Kau keluar lewat pintu yang putih dan angkuh itu tanpa mengetuknya lebih dulu. Muncul bak peri, kau mendapatiku sedang berlutut mengikat tali sepatu.


--Tali sepatu--

Sederhana sekali sebenarnya;
1) samakan kedua ujung tali sepatu itu,
2) buatlah sejalin ikatan longgar, dan
3) kuatkan dengan sebuah simpul kupu-kupu.

Tiga tahap sederhana yang tak pernah becus kukerjakan
Bahkan sampai saat ini; saat ukuran kakiku telah mencapai 9 inci.
Tali sepatuku selalu saja terurai walau aku yakin
telah mengikatnya dengan kencang dan benar.

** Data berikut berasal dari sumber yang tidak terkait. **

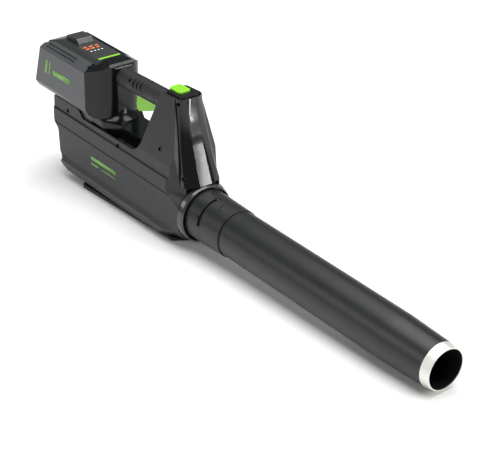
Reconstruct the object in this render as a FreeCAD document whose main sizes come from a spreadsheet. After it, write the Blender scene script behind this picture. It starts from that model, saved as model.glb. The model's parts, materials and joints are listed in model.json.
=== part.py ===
import FreeCAD, Part
import math
import os
import re
import Sketcher
from FreeCAD import Placement, Rotation, Vector

# Battery leaf blower.  Everything is drawn in the tube's own frame: X along the blow tube with
# X = 0 at the outlet face, Y = 0 on the split between the two housing halves, Z = 0 on the
# tube's axis.  settle() then pitches every piece nose-down and stands the base on Z = 0, with the
# origin on the ground under the middle of the base.

SIZES = (
    # the stance
    ("tube_pitch", 2, "degrees that the tube dips while the base rests on flat ground"),
    ("axis_height", 63.8, "height of the tube's axis over the ground at the outlet face"),
    ("base_mid", -205, "X of the middle of the base, where the origin lies"),
    # fits and walls
    ("seat_gap", 0.3, "clearance between pieces that sit beside each other"),
    ("pin_fit", 0.05, "radial clearance of a shaft in its bore"),
    ("shell_wall", 2.8, "wall of the moulded shells"),
    ("tube_wall", 2.2, "wall of the blow tube"),
    # outlet, collar, tube, nozzle
    ("outlet_radius", 55, "outside of the outlet trim ring"),
    ("outlet_length", 13, "trim ring, front to back"),
    ("collar_radius", 48.5, "rear end of the twist collar, outside"),
    ("collar_front_radius", 46.2, "front end of the twist collar, outside"),
    ("collar_start", -5, "X of the collar's rear rim"),
    ("collar_end", 92, "X of the joint between collar and tube"),
    ("tube_rear_radius", 44.4, "blow tube behind its straight run"),
    ("tube_radius", 43.6, "blow tube at the start of the taper"),
    ("taper_start", 503, "X where the nozzle's taper starts"),
    ("nozzle_end", 612, "X of the nozzle's mouth"),
    ("nozzle_bore", 35.5, "inner radius of the mouth"),
    ("ring_length", 17.5, "metal ring on the nozzle"),
    ("ring_rear_radius", 39.9, "metal ring, rear edge"),
    ("ring_front_radius", 37.4, "metal ring, front edge"),
    ("slot_at", 36.5, "X of the bayonet slot"),
    ("slot_width", 7.5, "bayonet slot, along X"),
    ("slot_sweep", 82, "degrees of collar that the slot runs through"),
    ("lug_width", 5.6, "diameter of a bayonet lug"),
    ("spigot_radius", 43.4, "outside of the spigot inside the collar"),
    ("spigot_end", 78, "X of the spigot's front rim"),
    # body shell
    ("body_half", 54, "half width of the flanks"),
    ("body_rear", -440, "X of the tail"),
    ("body_bottom", -68, "Z of the belly at its rear"),
    ("belly_front", -58.5, "Z of the belly at its front"),
    ("flank_rim", 78, "Z of the flank's rim beside the hand opening"),
    ("shoulder_top", 90, "Z of the flank's top behind the step"),
    ("pylon_top", 213, "Z of the post's top"),
    ("pylon_half", 27, "half width of the post at its top"),
    ("pylon_rear", -101, "X of the post's rear edge at its top"),
    ("crease_top", -60, "X of the fairing's edge at the top"),
    ("crease_foot", -25, "X of the fairing's edge at its foot"),
    ("fairing_foot", 57, "Z of the fairing's lower edge"),
    ("fairing_nose_top", -43, "X of the fairing's nose at its top"),
    ("fairing_nose_foot", -3, "X of the fairing's nose at its foot"),
    ("tail_cover", 42, "length of the tail cover, from the tail to its seam"),
    # cradle and deck
    ("cradle_half", 58, "half width of the battery cradle"),
    ("cradle_rear_top", -465, "X of the cradle's rear edge at its top"),
    ("cradle_rear_foot", -492, "X of the cradle's rear edge at its foot"),
    ("cradle_front", -262, "X of the cradle's front wall"),
    ("cradle_corner", -309, "X where the side wall turns in"),
    ("neck_inset", 22, "how far the front wall stands in from the side walls"),
    ("neck_radius", 36, "radius between the front wall and the sides"),
    ("cradle_foot", 94, "Z of the cradle's foot"),
    ("cradle_top", 198, "Z of the cradle's top edge"),
    ("cradle_side_top", 182, "Z where the upper chamfer starts"),
    ("chamfer_in", 22, "width of the upper chamfer"),
    ("deck_top", 93, "Z of the deck under the handle"),
    ("deck_half", 28, "half width of the deck"),
    ("cove_reach", 24, "how far the neck's cove runs out over the deck"),
    ("cove_spread", 8, "how far the neck's cove spreads to each side"),
    # battery
    ("battery_front", -296, "X of the battery's front face"),
    ("battery_rear", -466, "X of the battery's rear face at its top"),
    ("battery_lean", 22, "how far the battery's foot stands out behind its top"),
    ("battery_bevel", 9, "drop of the battery's top towards its rear edge"),
    ("battery_half", 38, "half width of the battery's top"),
    ("battery_low", 106, "Z of the battery's underside"),
    ("battery_split", 186, "Z of the seam between tray and lid"),
    ("battery_high", 200, "Z of the lid's top"),
    ("battery_wall", 2.4, "wall of the battery's case"),
    ("cell_radius", 9.2, "radius of a cell"),
    ("cell_length", 65, "length of a cell"),
    # handle, trigger, button
    ("handle_radius", 18.5, "radius of the handle over its grip"),
    ("handle_rear", -272, "X where the handle leaves the cradle"),
    ("handle_front", -102, "X where the handle enters the post"),
    ("handle_rear_height", 176, "Z of the handle's axis at its rear"),
    ("handle_front_height", 181, "Z of the handle's axis at its front"),
    ("grip_thick", 2.4, "thickness of the soft grip"),
    ("trigger_width", 15, "width of the trigger"),
    ("button_length", 34, "top button, along X"),
    ("button_width", 26, "top button, across"),
    ("button_height", 6.5, "top button, from its underside to its top"),
    ("plate_height", 4.5, "thickness of the plate round the top button"),
    ("spring_radius", 3.6, "radius of a spring's coil"),
    ("spring_lead", 2.4, "rise of one turn of a spring"),
    ("wire_radius", 0.5, "radius of a spring's wire"),
    # fan and motor
    ("duct_bore", 45, "inner radius of the fan duct"),
    ("duct_wall", 2.4, "wall of the fan duct"),
    ("duct_rear", -212, "X of the duct's inlet"),
    ("fan_at", -178, "X of the fan's middle"),
    ("fan_depth", 26, "depth of the fan"),
    ("fan_hub", 21, "radius of the fan's hub"),
    ("fan_tip_gap", 1.2, "gap from blade tip to duct"),
    ("motor_radius", 19.5, "outside of the motor's can"),
    ("motor_length", 48, "length of the motor's can"),
    ("shaft_radius", 3, "radius of the motor's shaft"),
    # screws
    ("screw_head", 3.4, "radius of a screw's head"),
    ("screw_well", 4.2, "radius of a screw's well"),
)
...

Dahulu, ketika kali pertama aku menyelesaikan ikatan tali sepatuku sendiri, ibuku tersenyum dan berkata sudah saatnya aku pergi sekolah tanpa ditemani. Mungkin tali sepatu adalah pertanda kedewasaan.

Ah, tahukah kau? aku senantiasa memimpikan
kelak dirimu yang akan melepaskan tali sepatuku
kalau-kalau aku merasa terlalu lelah melakukannya sendiri.

*
Aku tengah berlutut mengikat tali sepatu saat kau keluar
dari pintu yang dingin dan sinis itu.
Dari bawah terlihat dagumu yang merah dan bulat purnama.
Tali sepatuku, ajaibnya, telah terikat dengan sempurna.

Tahukah kau? Ada 34 cara mengikat tali sepatu.
Tapi aku hanya tahu satu cara jatuh cinta kepadamu.